Зная об этом, наш кельт захватил с собой подходящий гардеробчик — костюм кающегося грешника. В таком вот облачении вместе со своими придворными он, уткнувшись лицом в землю перед помостом, на котором возвышался трон Мануила, и пролежал до тех пор, пока базилевс не соблаговолил «заметить» его.
Происходило всё это при большом скоплении народа, при иностранных послах, при собственном византийском нобилитете. В общем всё было обставлено с надлежавшей помпой. Для начала, чтобы никто ничего не пропустил, вся антиохийская компания прошагала босиком и с непокрытыми головами по городу, а уж потом только двинулась к лагерю. Базилевс, безусловно, достиг успеха. По мнению современников, латиняне в лице князя Антиохии buvant ипе grande honte — то есть, как выразился Гвильом Тирский, испили горькую чашу позора: «Summa ignominie et populi nostri confusione» [123] .
123
К покаянию в те времена прибегали довольно часто, один из известнейших случаев — это история, связанная с германским императором Генрихом Четвёртым, тот примерно в такой же вот обстановке просил прощения у папы Григория Седьмого. Последний долго не хотел миловать грешника, но в конце концов сдался — целый день простоял император босой на снегу в одной рубашоночке.
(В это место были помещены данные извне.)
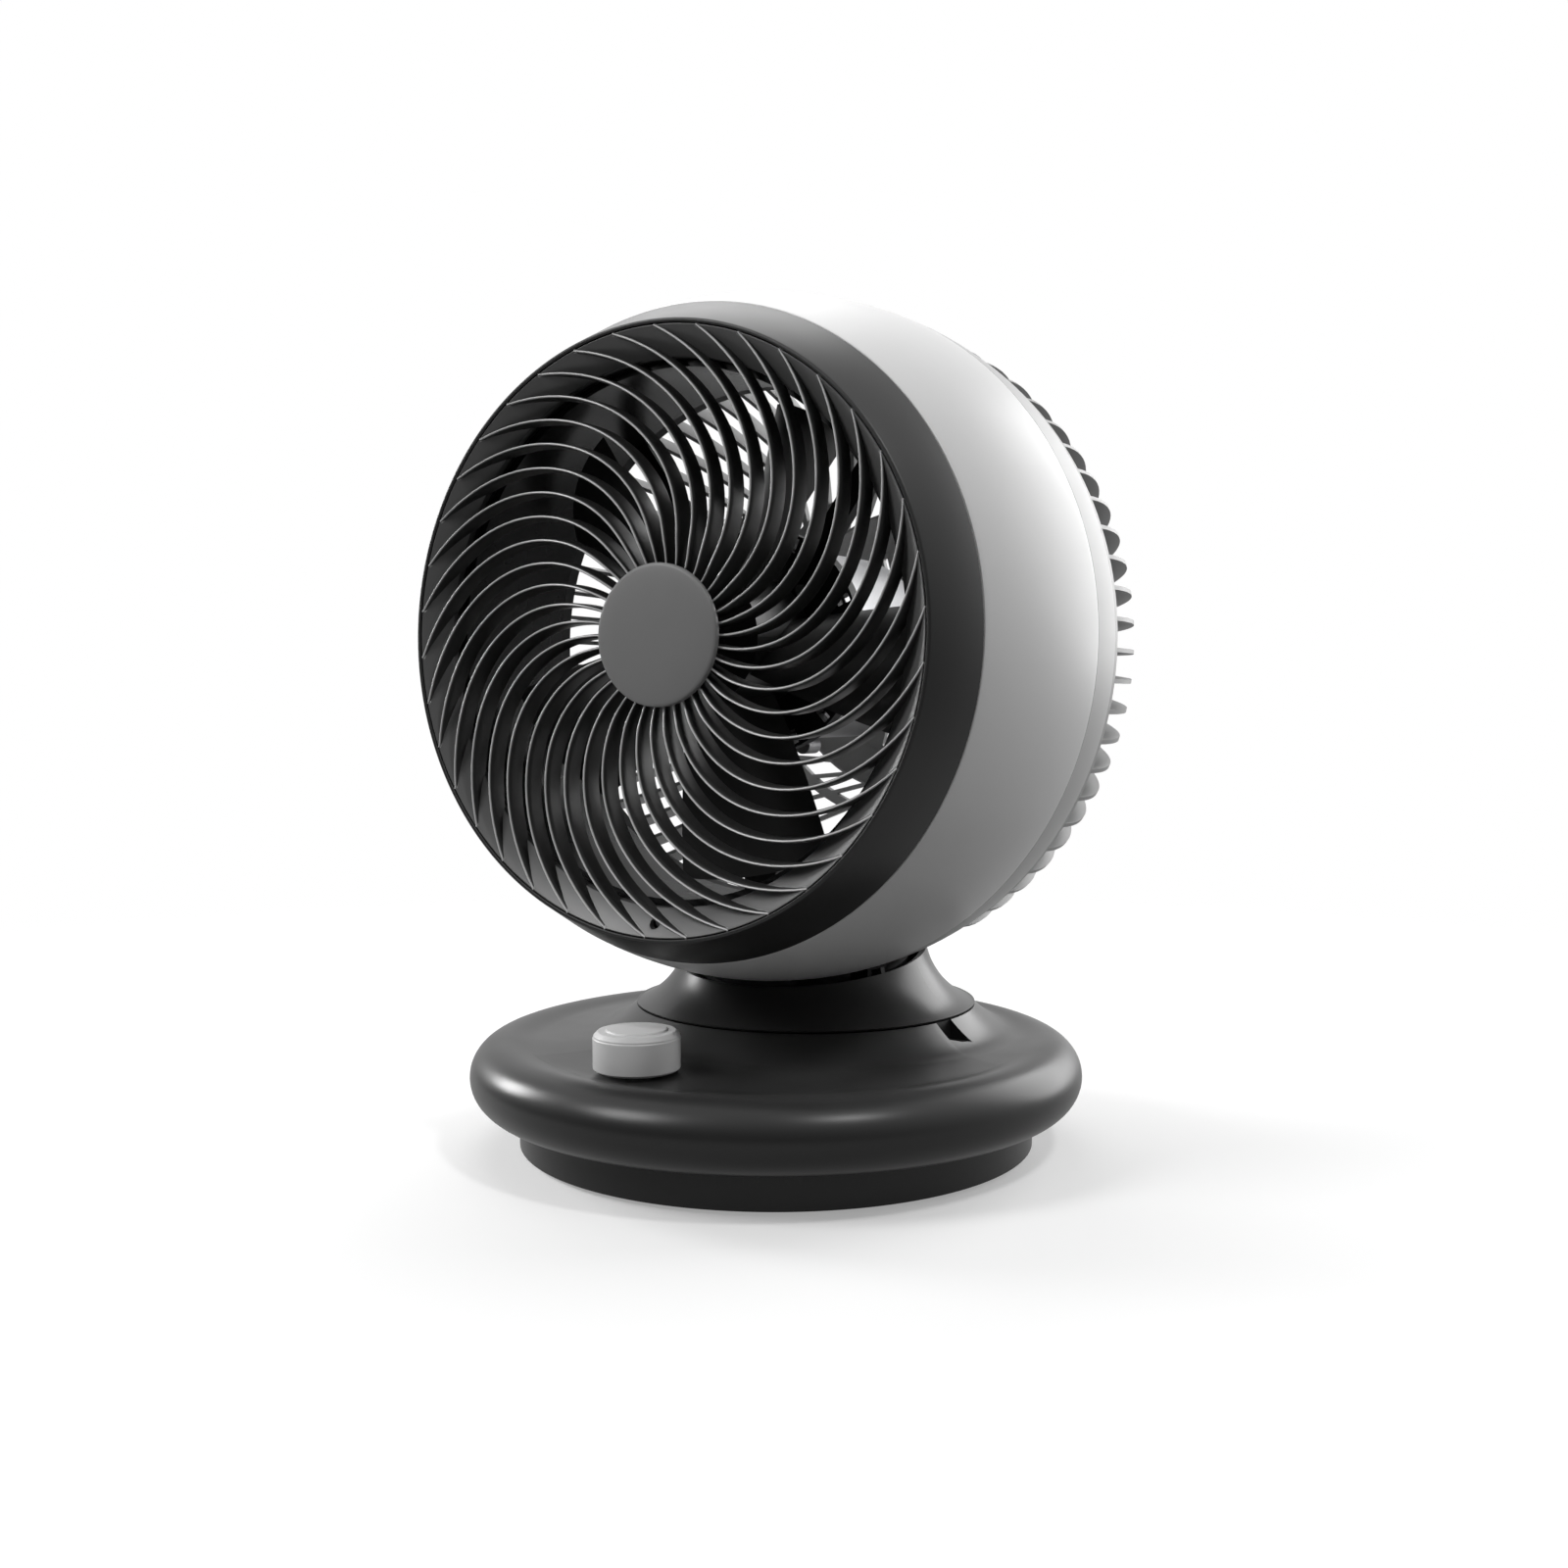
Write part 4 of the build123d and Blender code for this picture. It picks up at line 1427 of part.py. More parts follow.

Думаете, это помешало Генриху спустя несколько лет выгнать апостолика из Рима? Ни в коем случае. Спасибо герцогу Гвискару, вернул старика обратно при помощи своей несокрушимой конницы.
И наши владимирские да и московские князья немало пыли поглотали, ползая перед престолами ордынских ханов. Не любим мы этого вспоминать, а ведь правда. Может, потому и не любим? Напрасно, такие уж в те поры царили порядки. Одно слово — варварское Средневековье.